Regulators and trade unionists, though, have expressed concern that some biometrics-based technologies are open to abuse. 

For example, the European Union banned ‘emotional sensing technology’, designed to track sentiment and feeling among employees via facial recognition, in its recent AI Act. In the UK, the Trades Union Congress is calling for a ban on the technology too. While businesses may claim this technology improves wellness, in practice it looks a lot like surveillance. 

And it might not be very good at tracking wellness anyway. One 2019 study found it is simply “not possible to confidently infer happiness from a smile, anger from a scowl, or sadness from a frown”. 

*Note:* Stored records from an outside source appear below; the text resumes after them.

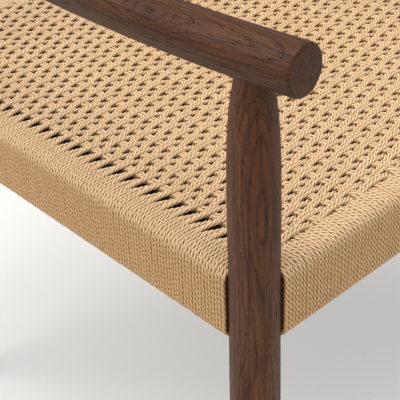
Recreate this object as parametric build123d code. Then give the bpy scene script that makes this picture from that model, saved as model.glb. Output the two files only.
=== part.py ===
from build123d import *
import os
from math import asin, atan2, cos, degrees, hypot, radians, sin, sqrt, tan

# A round-legged oak easy chair with arms and a woven paper-cord seat, in millimetres.
# +X is the sitter's left, -Y is the front and +Z is up. While it is built, y = 0 is the line
# through the two front legs and z = 0 is the floor; at the end everything is moved so that the
# origin is at the middle of the whole chair's footprint.

# Overall sizes
FRONT_SPAN = 590.0          # between the front leg axes
REAR_SPAN = 550.0           # between the rear leg axes, at the seat
SEAT_RUN = 490.0            # from the front leg axes to the rear leg axes
SEAT_HEIGHT = 405.0         # top of the cord on the seat rails
ARM_ABOVE_SEAT = 157.0      # arm axis above the seat cord, at the front leg
CREST_ABOVE_SEAT = 330.0    # top of the rear posts above the seat cord

# Legs
LEG_RADIUS_RAIL = 17.5      # where the seat rails join
LEG_RADIUS_BELLY = 18.2     # fullest part, below the seat
LEG_BELLY_DROP = 105.0      # fullest part, below the seat cord
LEG_RADIUS_FOOT = 12.5
LEG_CALF_HEIGHT = 0.42      # share of the way from the foot to the fullest part
LEG_CALF_FULL = 1.0         # fuller there than halfway between the two radii
LEG_RADIUS_SHOULDER = 17.0  # where the front leg starts to narrow under the arm
LEG_SHOULDER_DROP = 68.0    # shoulder below the arm axis
LEG_RADIUS_NECK = 12.2      # front leg under the arm
LEG_NECK_BEND = 0.58        # share of the way from the shoulder to the neck
LEG_NECK_DROP = 0.36        # share of the narrowing that is done there
LEG_FLAT = 12.0             # leg axis to the flat that a rail's shoulder sits on
FLAT_MARGIN = 0.4           # flat taller than the corded rail, above and below

# Rear posts, which bend backwards and inwards above the seat
POST_BEND_START = 14.0      # above the seat cord
POST_BEND_RADIUS = 220.0
POST_LEAN_BACK = 14.0       # degrees
POST_LEAN_IN = 7.5          # degrees
POST_RADIUS_TOP = 13.5
POST_TOP_ROUND = 5.0

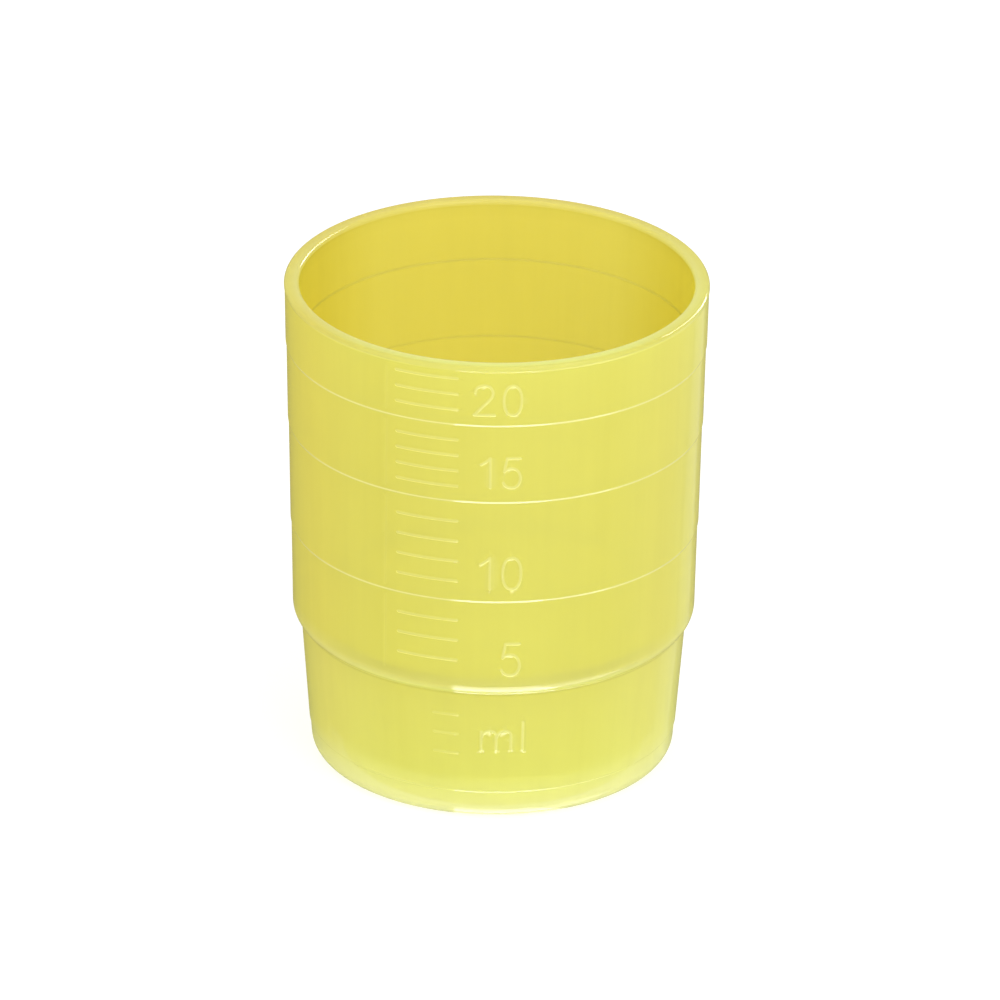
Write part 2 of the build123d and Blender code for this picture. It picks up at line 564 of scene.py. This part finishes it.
# Colours of the plastic at the front, at the back, where it is thick and on its lines. The second of
# the front and back is what shines through, and CLEAR is what goes straight on.
FRONT, FRONT_THROUGH = (0.905, 0.96, 0.28), (0.93, 0.98, 0.32)
BACK, BACK_THROUGH = (0.83, 0.71, 0.11), (0.87, 0.77, 0.14)
THICK, EDGE = (0.95, 0.97, 0.57), (0.99, 0.99, 0.80)
CLEAR = (0.96, 0.94, 0.48)

# The shares that shine through and go straight on, and by how much a line lessens each
MILKY, OPEN = 0.4, 0.42
MILKY_LESS, OPEN_LESS = 0.6, 0.7
# How the share that goes straight on falls, from a wall seen squarely to one seen at a slant
SLANT, SLANT_OPEN = (0.25, 0.62), (1.0, 0.12)
# What streaks and dark places take off, then the roughness of the wall and what raised lines add to it
STREAKS, SHADE = 0.04, 0.24
POLISH, RAISED_ROUGHNESS = (0.045, 0.09), 0.45

# The floor's own grey, its glow and how much more of that the camera sees
FLOOR_GREY, FLOOR_GLOW, FLOOR_SEEN = 0.42, 0.66, 0.04
FLOOR_HALF = 1.5

# Strips that only reflections see. Each under the floor is a name, a strength, and its front and back
# end as y, left x and right x.
UNDER_FLOOR = -0.3
UNDER_STRIPS = [
    ("table_light", 14, (-0.26, -0.124, 0.14), (0.03, -0.05, 0.10)),
    ("table_back", 3, (0.12, -0.037, 0.07), (0.38, -0.014, 0.03)),
    ("table_side", 5, (-0.26, 0.14, 0.32), (0.02, 0.110, 0.32)),
    ("table_right", 0.9, (0.3, 0.30, 0.48), (0.7, 0.30, 0.48)),
]
# The strip at the back right: its ends, and the way from its middle line to one side
RIM_LIGHT, RIM_LIGHT_ENDS = 14, ((0.51, 0.73, 0.14), (0.69, 0.22, 0.53))
RIM_LIGHT_SIDE = (-0.077, 0.037, 0.084)

# Levels above and below the horizon, how each changes with the direction, and where they meet
SKY, SKY_SLANT = 0.81, (-0.14, -0.31, 0.0)
UNDER, UNDER_SLANT = 0.85, (0.3, -0.65, 0.0)
HORIZON = (-0.03, 0.03)


def material(name):
    mat = bpy.data.materials.new(name)
    mat.use_nodes = True
    mat.node_tree.nodes.clear()
    return mat, mat.node_tree


def node(tree, kind, **settings):
    made = tree.nodes.new(kind)
    for key, value in settings.items():
        if key in made.inputs:
            made.inputs[key].default_value = value
        else:
            setattr(made, key, value)
    return made


def feed(tree, socket, source):
    """Gives a socket a number or another socket."""
    if isinstance(source, bpy.types.NodeSocket):
        tree.links.new(source, socket)
    else:
        socket.default_value = source


def scaled(tree, value, factor, offset=0.0):
    """value * factor + offset, each a number or a socket."""
    made = node(tree, "ShaderNodeMath", operation="MULTIPLY_ADD")
    for socket, source in zip(made.inputs, (value, factor, offset)):
        feed(tree, socket, source)
    return made.outputs[0]


def mapped(tree, value, old, new=(0.0, 1.0)):
    """A value carried from one range to another, held at its ends."""
    made = node(tree, "ShaderNodeMapRange")
    for key, number in zip(("From Min", "From Max", "To Min", "To Max"), (*old, *new)):
        made.inputs[key].default_value = number
    feed(tree, made.inputs["Value"], value)
    return made.outputs["Result"]


def mixed(tree, share, first, second, kind="FLOAT", **settings):
    """A mix of two numbers, colours or sockets."""
    made = node(tree, "ShaderNodeMix", data_type=kind, **settings)
    of_kind = [socket for socket in made.inputs if socket.enabled]
    for socket, source in zip(of_kind, (share, first, second)):
        feed(tree, socket, source)
    return next(socket for socket in made.outputs if socket.enabled)


def noise(tree, place, **settings):
    made = node(tree, "ShaderNodeTexNoise", **settings)
    tree.links.new(place, made.inputs["Vector"])
    return made.outputs["Fac"]


def plastic():
    """Milky yellow translucent polypropylene: part of the light scatters and part goes straight through."""
    mat, tree = material("cup_plastic")
    link = tree.links.new
    place = node(tree, "ShaderNodeTexCoord").outputs["Object"]
    shares = [node(tree, "ShaderNodeAttribute", attribute_name=name).outputs["Fac"] for name in LOOKS]
    pale, deep, line, dark, raised = shares

    # Slow cloudiness of the resin, drawn out along the flow from the gate up the wall
    stretch = node(tree, "ShaderNodeMapping")
    stretch.inputs["Scale"].default_value = (1, 1, 0.05)
    link(place, stretch.inputs["Vector"])
    flow = noise(tree, stretch.outputs[0], Scale=650, Detail=4, Roughness=0.6)
    cloud = noise(tree, place, Scale=110, Detail=3)
    streaks = mapped(tree, mixed(tree, 0.4, flow, cloud), (0.35, 0.65), (1 - STREAKS, 1.0))
    shade = scaled(tree, dark, -SHADE, streaks)

    def tint(front, back):
        """The plastic's colour: deeper behind and inside, paler where it is thick, palest on its lines."""
        colour = (*front, 1)
        for share, other in ((deep, back), (pale, THICK), (line, EDGE)):
            colour = mixed(tree, share, colour, (*other, 1), "RGBA")
        return mixed(tree, 1.0, colour, shade, "RGBA", blend_type="MULTIPLY")

    # Polish that differs a little from place to place, and is duller on the raised scale
    grain = noise(tree, place, Scale=900, Detail=5)
    rough = scaled(tree, raised, RAISED_ROUGHNESS, mapped(tree, grain, (0.3, 0.7), POLISH))
    bump = node(tree, "ShaderNodeBump", Strength=0.06, Distance=0.00005)
    link(grain, bump.inputs["Height"])

    face = node(tree, "ShaderNodeBsdfPrincipled", IOR=1.49)
    link(tint(FRONT, BACK), face.inputs["Base Color"])
    link(rough, face.inputs["Roughness"])
    link(bump.outputs["Normal"], face.inputs["Normal"])
    through = node(tree, "ShaderNodeBsdfTranslucent")
    link(tint(FRONT_THROUGH, BACK_THROUGH), through.inputs["Color"])
    clear = node(tree, "ShaderNodeBsdfTransparent", Color=(*CLEAR, 1))

    # Light that meets the wall at a slant has more plastic to cross, so less of it goes straight on
    slant = node(tree, "ShaderNodeLayerWeight", Blend=0.5)
    crossing = mapped(tree, slant.outputs["Facing"], SLANT, SLANT_OPEN)
    straight_on = scaled(tree, scaled(tree, line, -OPEN_LESS * OPEN, OPEN), crossing)
    milky, wall = node(tree, "ShaderNodeMixShader"), node(tree, "ShaderNodeMixShader")
    link(scaled(tree, line, -MILKY_LESS * MILKY, MILKY), milky.inputs[0])
    link(face.outputs[0], milky.inputs[1])
    link(through.outputs[0], milky.inputs[2])
    link(straight_on, wall.inputs[0])
    link(milky.outputs[0], wall.inputs[1])
    link(clear.outputs[0], wall.inputs[2])
    link(wall.outputs[0], node(tree, "ShaderNodeOutputMaterial").inputs["Surface"])
    return mat


def floor_material():
    """A pale floor that reads white to the camera and keeps the cup's soft shadow."""
    mat, tree = material("floor_white")
    link = tree.links.new
    matte = node(tree, "ShaderNodeBsdfDiffuse", Color=(FLOOR_GREY, FLOOR_GREY, FLOOR_GREY, 1))
    path = node(tree, "ShaderNodeLightPath")
    lit = node(tree, "ShaderNodeEmission", Color=(1, 1, 1, 1))
    link(scaled(tree, path.outputs["Is Camera Ray"], FLOOR_SEEN, FLOOR_GLOW), lit.inputs["Strength"])
    both = node(tree, "ShaderNodeAddShader")
    link(matte.outputs[0], both.inputs[0])
    link(lit.outputs[0], both.inputs[1])
    link(both.outputs[0], node(tree, "ShaderNodeOutputMaterial").inputs["Surface"])
    return mat


def plain_quad(name, corners, mat):
    mesh = bpy.data.meshes.new(name)
    mesh.from_pydata(corners, [], [(0, 1, 2, 3)])
    mesh.materials.append(mat)
    quad = bpy.data.objects.new(name, mesh)
    bpy.context.scene.collection.objects.link(quad)
    return quad


cup = build_cup()
cup.data.materials.append(plastic())
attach(cup, "root")
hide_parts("cup")

def reflected_strip(name, strength, corners):
    """A bright strip that only reflections see."""
    mat, tree = material(name)
    glow = node(tree, "ShaderNodeEmission", Color=(1, 1, 1, 1), Strength=strength)
    tree.links.new(glow.outputs[0], node(tree, "ShaderNodeOutputMaterial").inputs["Surface"])
    strip = plain_quad(name, corners, mat)
    mat.cycles.emission_sampling = "NONE"
    strip.visible_camera = False
    strip.visible_diffuse = False
    strip.visible_transmission = False
    strip.visible_shadow = False


# Floor, and under it bright strips as a light table gives
corners = [(x * FLOOR_HALF, y * FLOOR_HALF, 0) for x, y in ((-1, -1), (1, -1), (1, 1), (-1, 1))]
floor = plain_quad("floor", corners, floor_material())
floor.visible_glossy = False
for name, strength, (y0, left0, right0), (y1, left1, right1) in UNDER_STRIPS:
    corners = [(left0, y0), (right0, y0), (right1, y1), (left1, y1)]
    reflected_strip(name, strength, [(x, y, UNDER_FLOOR) for x, y in corners])
first, last = (Vector(p) for p in RIM_LIGHT_ENDS)
side = Vector(RIM_LIGHT_SIDE)
reflected_strip("rim_light", RIM_LIGHT, [first + side, first - side, last - side, last + side])

# Soft even light
world = bpy.data.worlds.new("studio")
bpy.context.scene.world = world
world.use_nodes = True
sky = world.node_tree
ray = node(sky, "ShaderNodeTexCoord").outputs["Generated"]
parts = node(sky, "ShaderNodeSeparateXYZ")
sky.links.new(ray, parts.inputs[0])


def slanted(level_there, slope):
    """A level that changes evenly with the direction."""
    dot = node(sky, "ShaderNodeVectorMath", operation="DOT_PRODUCT")
    dot.inputs[1].default_value = slope
    sky.links.new(ray, dot.inputs[0])
    return scaled(sky, dot.outputs["Value"], 1.0, level_there)


# Above the horizon it is brightest towards the front left. Below, where reflections look through the
# floor, it is brightest towards the front right.
above = mapped(sky, parts.outputs["Z"], HORIZON)
halves = mixed(sky, above, slanted(UNDER, UNDER_SLANT), slanted(SKY, SKY_SLANT))
path = node(sky, "ShaderNodeLightPath")
direct = node(sky, "ShaderNodeMath", operation="MAXIMUM")
sky.links.new(path.outputs["Is Camera Ray"], direct.inputs[0])
sky.links.new(path.outputs["Is Transmission Ray"], direct.inputs[1])
background = sky.nodes["Background"].inputs
sky.links.new(mixed(sky, direct.outputs[0], halves, 1.0), background["Strength"])
background["Color"].default_value = (1, 1, 1, 1)


def soft_lamp(name, place, target, size, watts):
    lamp = bpy.data.lights.new(name, "AREA")
    lamp.size = size
    lamp.energy = watts
    made = bpy.data.objects.new(name, lamp)
    made.location = place
    made.rotation_euler = (Vector(target) - Vector(place)).to_track_quat("-Z", "Y").to_euler()
    bpy.context.scene.collection.objects.link(made)


soft_lamp("key", (0.35, -0.5, 0.7), (0, 0, 0.02), 0.5, 2.0)
soft_lamp("top", (0, 0.15, 0.9), (0, 0, 0.04), 0.4, 0.8)

# Camera, fitted to the photograph: 25.1 degrees above the floor, 0.9 m away, turned by 0.6 degrees
elevation, roll, away = radians(25.0929), radians(0.6163), 0.9
target = Vector((0.00041, 0, 0.02046))
back = Vector((0, -cos(elevation), sin(elevation)))
right, up = Vector((1, 0, 0)), Vector((0, sin(elevation), cos(elevation)))
turned = right * cos(roll) + up * sin(roll), up * cos(roll) - right * sin(roll)
view = bpy.data.cameras.new("camera")
view.sensor_width, view.lens = 36, 421.2
view.clip_start, view.clip_end = 0.01, 10
camera = bpy.data.objects.new("camera", view)
camera.matrix_world = Matrix.Translation(target + back * away) @ Matrix((*turned, back)).transposed().to_4x4()
bpy.context.scene.collection.objects.link(camera)
bpy.context.scene.camera = camera

bpy.context.scene.view_settings.view_transform = "Standard"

Perhaps unsurprisingly, employees don’t like to have their every movement observed. A recent Raconteur survey discovered most staff would quit if they were subject to employee monitoring tech. “While health surveillance may, at first glance, seem like a positive move, it can have a negative effect on workers’ mental health and morale,” said TUC assistant general secretary, Kate Bell. 

The distress-eustress scale

Stress breeds resentment and leads to conflict, which can create productivity bottlenecks, slowing projects and affecting the wider business, warns Agur Jõgi, CTO at SaaS company Pipedrive. 

“The great tech leaders of today are guardians of their teams,” Jõgi says. Technology should be used from this perspective, to help to identify potential issues. Leaders should pay close attention to workloads, and strive to stick to clear processes and systems for daily work life. 

“Technology can catalyse this process, keeping track of goals and job satisfaction at regular intervals, to help foster a collaborative atmosphere,” says Jõgi. 

Few technologies are inherently good or bad. In a 2019 Information Systems Journal paper about ‘technostress’ – a phrase coined in the 1980s about technology overload – researchers differentiated between ‘techno distress’, where technology overwhelms people, and ‘techno eustress’, where technology is perceived to create a challenge or an opportunity. 

Those researchers recommended an approach to designing IT systems that enhanced ‘eustress’ and mitigated distress. This could include presenting technologies as challenges to be mastered. Something that will then lead to positive outcomes – a bit like how learning a language or any other new skill won’t be completely stress-free, but will be enriching nonetheless. 

Just like learning a new skill, organisations should present technology as a positive stressor that enables employees to take risks or approach work more creatively.

Rather than viewing any one technology as a stress-busting silver bullet, businesses might have better luck running broader exploratory programmes designed to identify the big distressing issues. 

Innovation might help us identify spikes in physiological stress in wondrous and intriguing new ways – but the goal for leaders should be identifying the root causes of distress and then working to eliminate those.